Genus of sea urchins

Dermechinus is a genus of sea urchin in the family Echinidae found in deep water in the southern Indian, Pacific and Atlantic Oceans. It is monotypic, with Dermechinus horridus, sometimes called the cactus urchin, being the only species.

==Taxonomy==
The species was first described in 1879 as Echinus horridus by the American zoologist Alexander Agassiz, after being dredged from the deep seabed during the Challenger expedition of 1872–1876. In 1942, it was allocated to the newly erected genus Dermechinus by the Danish zoologist Ole Theodor Jensen Mortensen, a specialist in sea urchins.

==Description==
An unusual-looking bright-orange sea urchin, Dermechinus horridus is globular when young but sometimes grows to a height more than twice its width.

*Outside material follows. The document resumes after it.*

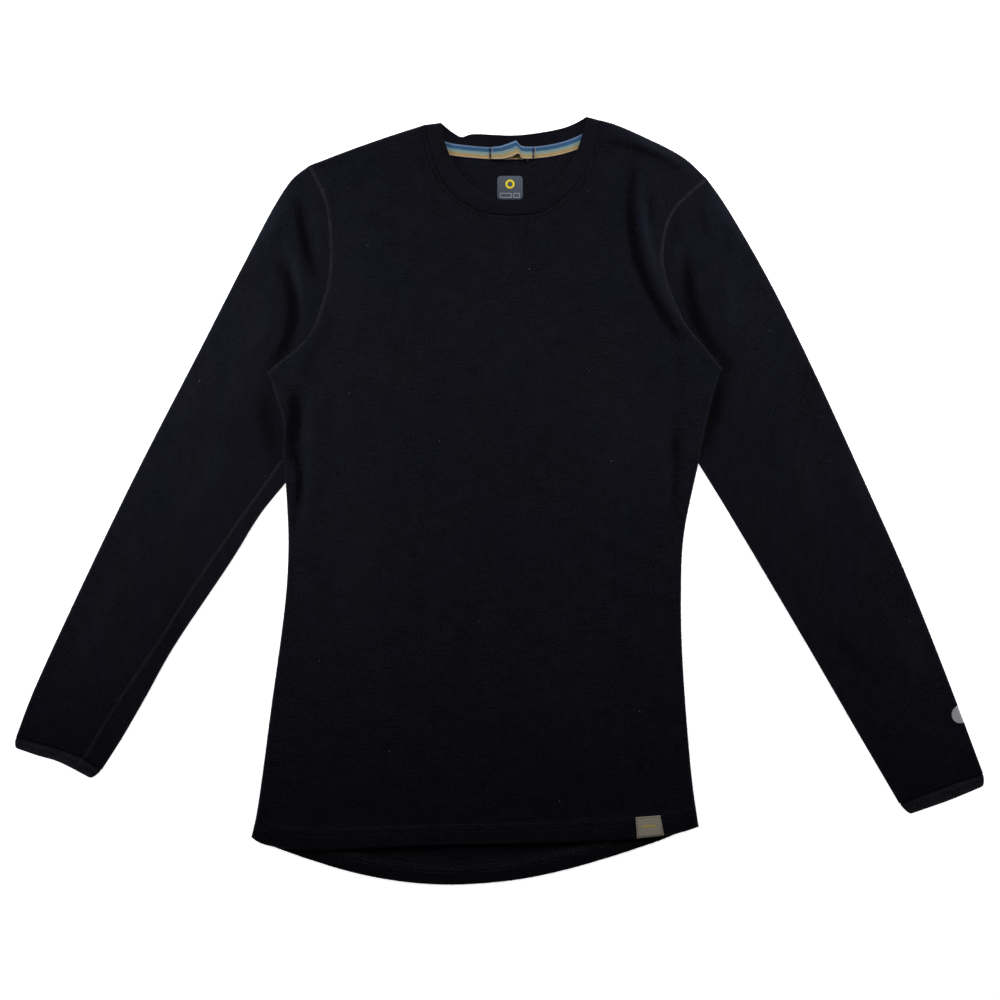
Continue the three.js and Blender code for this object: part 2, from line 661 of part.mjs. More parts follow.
// The hang loop lies on the tape between two tacks and bows up between them
function hangLoop() {
  const marks = [...Array(LOOP.steps + 1).keys()].map((step) => step / LOOP.steps);
  const shareOf = NECK_LINES.backSeam.map(({ x }, place) => ({ x, y: NECK_MARKS[place] }));
  const seam = marks.map((mark) => neckPoint('backSeam', lineY(shareOf, mix(LOOP.from, LOOP.to, mark))));
  const rows = TAPE.map((row) => moved(seam, row.above).map((point, place) => {
    const arch = Math.sin(Math.PI * marks[place]);
    const bottom = row.bottom + TAPE_WALL + REST_GAP + LOOP.high * arch;
    return { x: point.x, y: point.y + LOOP.bow * arch, top: bottom + TAPE_WALL, bottom };
  }));
  return sheet('hang_loop', rows, MATERIALS.tape);
}

// The label is a thin rounded patch on the inside of the back
function neckLabel() {
  const { corner } = LABEL;
  const right = LABEL.wide / 2 - corner;
  const top = LABEL.tall / 2 - corner;
  const quarter = Math.PI / 2;
  const shape = new THREE.Shape();
  shape.absarc(right, -top, corner, -quarter, 0);
  shape.absarc(right, top, corner, 0, quarter);
  shape.absarc(-right, top, corner, quarter, 2 * quarter);
  shape.absarc(-right, -top, corner, 2 * quarter, 3 * quarter);
  shape.closePath();
  const settings = { depth: PRINT_WALL, bevelEnabled: false, curveSegments: 5 };
  const mesh = new THREE.Mesh(new THREE.ExtrudeGeometry(shape, settings), MATERIALS.label);
  mesh.name = 'neck_label';
  mesh.position.set(LABEL.x, LABEL.y, WALL + REST_GAP);
  return mesh;
}

// The tag is sewn flat on the front hem
function hemTag() {
  const steps = [0, 0.25, 0.5, 0.75, 1];
  const rows = steps.map((up) => steps.map((across) => {
    const low = between(TAG.lowLeft, TAG.lowRight, across);
    const high = between(TAG.highLeft, TAG.highRight, across);
    const point = between(low, high, up);
    const bottom = frontBottom(point, 1) + 2 * WALL + REST_GAP;
    return { ...point, top: bottom + TAPE_WALL, bottom };
  }));
  return sheet('hem_tag', rows, MATERIALS.tag);
}

const garment = new THREE.Group();
garment.add(
  backPanel(),
  frontPanel(),
  sleeve('left'),
  sleeve('right'),
  cuff('left'),
  cuff('right'),
  neckband(),
  neckTape(),
  hangLoop(),
  neckLabel(),
  hemTag(),
);

export default garment;
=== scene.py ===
# %% [markdown]
# # A base layer top, laid flat
# A long-sleeved top of fine black wool jersey lies on a table with its front upwards. This lesson loads
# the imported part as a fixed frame, and dresses each of its solids in cloth: panels and sleeves with their
# creases, a neckband, cuffs, a striped tape with a hang loop, a label, a hem tag and the sewing.

# %% Load the frame
import json
import math

import bmesh
import bpy
import numpy as np
from mathutils import Matrix, Vector, noise
from mathutils.bvhtree import BVHTree

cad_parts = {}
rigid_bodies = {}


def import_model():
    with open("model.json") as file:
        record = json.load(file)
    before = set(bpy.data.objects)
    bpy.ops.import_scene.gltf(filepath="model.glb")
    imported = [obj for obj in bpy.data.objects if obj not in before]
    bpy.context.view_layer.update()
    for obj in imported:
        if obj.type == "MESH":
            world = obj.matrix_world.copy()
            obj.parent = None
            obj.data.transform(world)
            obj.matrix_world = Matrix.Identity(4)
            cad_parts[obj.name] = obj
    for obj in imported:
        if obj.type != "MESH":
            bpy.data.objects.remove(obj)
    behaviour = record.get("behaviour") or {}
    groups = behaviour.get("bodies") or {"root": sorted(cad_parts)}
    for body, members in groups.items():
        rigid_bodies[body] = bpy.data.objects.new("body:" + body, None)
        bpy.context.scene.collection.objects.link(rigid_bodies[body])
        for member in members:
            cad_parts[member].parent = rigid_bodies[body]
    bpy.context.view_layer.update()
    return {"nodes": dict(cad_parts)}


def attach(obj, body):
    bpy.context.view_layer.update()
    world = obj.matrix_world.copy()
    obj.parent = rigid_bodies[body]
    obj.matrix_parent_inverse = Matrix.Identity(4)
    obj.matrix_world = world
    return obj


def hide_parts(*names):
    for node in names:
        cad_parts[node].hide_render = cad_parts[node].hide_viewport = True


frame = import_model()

print("nodes:", sorted(frame["nodes"]))

# %% [markdown]
# ## The stage
# The top was photographed from straight above, so the camera hangs five metres over it with a long lens,
# and one pixel of the frame is one millimetre of cloth. The floor is plain and pale. Wool this dark shows
# its creases only where light rakes over them, so one soft box stands beyond the neck, one beside each
# shoulder and a small one beside each cuff, with grids that narrow their beams. The light fades towards the
# hem, as it does in the picture.

# %% Camera
scene = bpy.context.scene
CAMERA_HEIGHT = 5.0
FRAME_WIDTH = 1.0
FRAME_MIDDLE = (0.0005, 0.001)
SENSOR = 36.0

camera_data = bpy.data.cameras.new("overhead_camera")
camera_data.sensor_width = SENSOR
camera_data.lens = SENSOR * CAMERA_HEIGHT / FRAME_WIDTH
camera = bpy.data.objects.new("overhead_camera", camera_data)
camera.location = (*FRAME_MIDDLE, CAMERA_HEIGHT)
scene.collection.objects.link(camera)
scene.camera = camera
scene.view_settings.view_transform = "Standard"
print("camera sees", FRAME_WIDTH, "m across")

# %% Soft boxes: place, aim, width and height in metres, power in watts and beam in degrees
SOFT_BOXES = {
    "beyond_neck": ((0.1, 1.0, 0.5), (0, 0.5, 0), (1.2, 0.3), 1.4, 56),
    "left": ((-0.78, 0.45, 0.4), (-0.32, 0.15, 0), (0.4, 0.4), 0.95, 60),
    "right": ((0.78, 0.5, 0.4), (0.34, 0.2, 0), (0.4, 0.4), 0.66, 60),
    "left_cuff": ((-0.85, -0.05, 0.3), (-0.44, -0.16, 0), (0.3, 0.3), 0.15, 55),
    "right_cuff": ((0.85, -0.05, 0.3), (0.45, -0.18, 0), (0.3, 0.3), 0.15, 55),
}
for name, (place, aim, size, power, beam) in SOFT_BOXES.items():
    data = bpy.data.lights.new(f"soft_box_{name}", "AREA")
    data.shape = "RECTANGLE"
    data.size, data.size_y = size
    data.energy = power
    data.spread = math.radians(beam)
    light = bpy.data.objects.new(f"soft_box_{name}", data)
    light.location = place
    light.rotation_euler = (Vector(aim) - Vector(place)).to_track_quat("-Z", "Y").to_euler()
    light.visible_camera = False
    scene.collection.objects.link(light)
print("soft boxes:", len(SOFT_BOXES))

# %% A white room, which the camera sees but which gives hardly any light
ROOM_SEEN, ROOM_LIGHT = 1.0, 0.006
room = bpy.data.worlds.new("bright_room")
room.use_nodes = True
background = room.node_tree.nodes["Background"]
sight = room.node_tree.nodes.new("ShaderNodeLightPath")
strength = room.node_tree.nodes.new("ShaderNodeMapRange")
strength.inputs["To Min"].default_value = ROOM_LIGHT
strength.inputs["To Max"].default_value = ROOM_SEEN
room.node_tree.links.new(sight.outputs["Is Camera Ray"], strength.inputs["Value"])
room.node_tree.links.new(strength.outputs["Result"], background.inputs["Strength"])
background.inputs["Color"].default_value = (1, 1, 1, 1)
scene.world = room
print("light of the room:", ROOM_LIGHT)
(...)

The fine long spines grow in vertical rows and are interspersed with a dense mat of shorter ones. Pedicellariae and tube feet are also present, and the general appearance of the sea urchin is similar to a cylindrical cactus.

==Distribution==
D. horridus has a global but discontinuous distribution on the continental slope in oceans in the southern hemisphere; this includes Chile, South Africa, Australia and New Zealand. The depth range of this sea urchin is 180 to 560 m.

==Ecology==
This sea urchin tends to perch on rocks, in rows at right angles to the current, and has a relatively small mouth, leading to the speculation that it might be a filter feeder, an unusual feeding method among sea urchins. Commenting on this suggestion, sea urchin expert F. Julian Fell pointed out that Dermechinus horridus lived in zooplankton-rich waters and that its upright posture resembled that of a filter-feeding sea cucumber; the long spines formed combs and the short spines would be suitable for transporting small particles to the mouth at the base of the animal, with the tiny jaws adequate for ingesting them. So this feeding method is a possibility, but direct observation is needed.